Let $\ds \sum_{n \mathop = 1}^\infty a_n$ be a series in $S$.

Let $\sequence {s_N}$ be the sequence of partial sums of $\ds \sum_{n \mathop = 1}^\infty a_n$.

It follows that $\sequence {s_N}$ can be treated as a sequence in the metric space $S$.

If $s_N \to s$ as $N \to \infty$, the series converges to the sum $s$, and one writes $\ds \sum_{n \mathop = 1}^\infty a_n = s$.

A series is said to be convergent if and only if it converges to some $s$.

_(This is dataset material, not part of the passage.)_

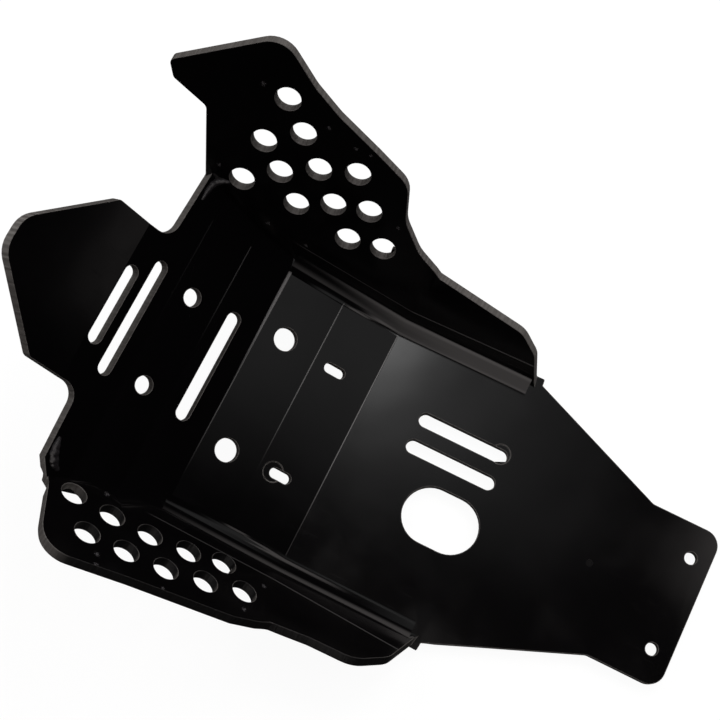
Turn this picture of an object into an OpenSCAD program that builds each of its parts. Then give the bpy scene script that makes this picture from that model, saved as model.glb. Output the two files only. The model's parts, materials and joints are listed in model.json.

Examples of Convergent Complex Series

Example: $\dfrac {\paren {-1}^n + i \cos n \theta} {n^2}$

The series $\ds \sum_{n \mathop = 1}^\infty a_n$, where:

$a_n = \dfrac {\paren {-1}^n + i \cos n \theta} {n^2}$

is convergent.

Example: $\dfrac 1 {n^2 - i n}$

The series $\ds \sum_{n \mathop = 1}^\infty a_n$, where:

$a_n = \dfrac 1 {n^2 - i n}$

is convergent.

Example: $\dfrac {e^{i n} } {n^2}$

The series $\ds \sum_{n \mathop = 1}^\infty a_n$, where:

$a_n = \dfrac {e^{i n} } {n^2}$

is convergent.

Example: $\paren {\dfrac {2 + 3 i} {4 + i} }^n$

The series $\ds \sum_{n \mathop = 1}^\infty a_n$, where:

$a_n = \paren {\dfrac {2 + 3 i} {4 + i} }^n$

is convergent.

Also see

  • Results about convergent series can be found here.

Historical Note

Many of the basic tests for convergence of series have Augustin Louis Cauchy's name associated with them.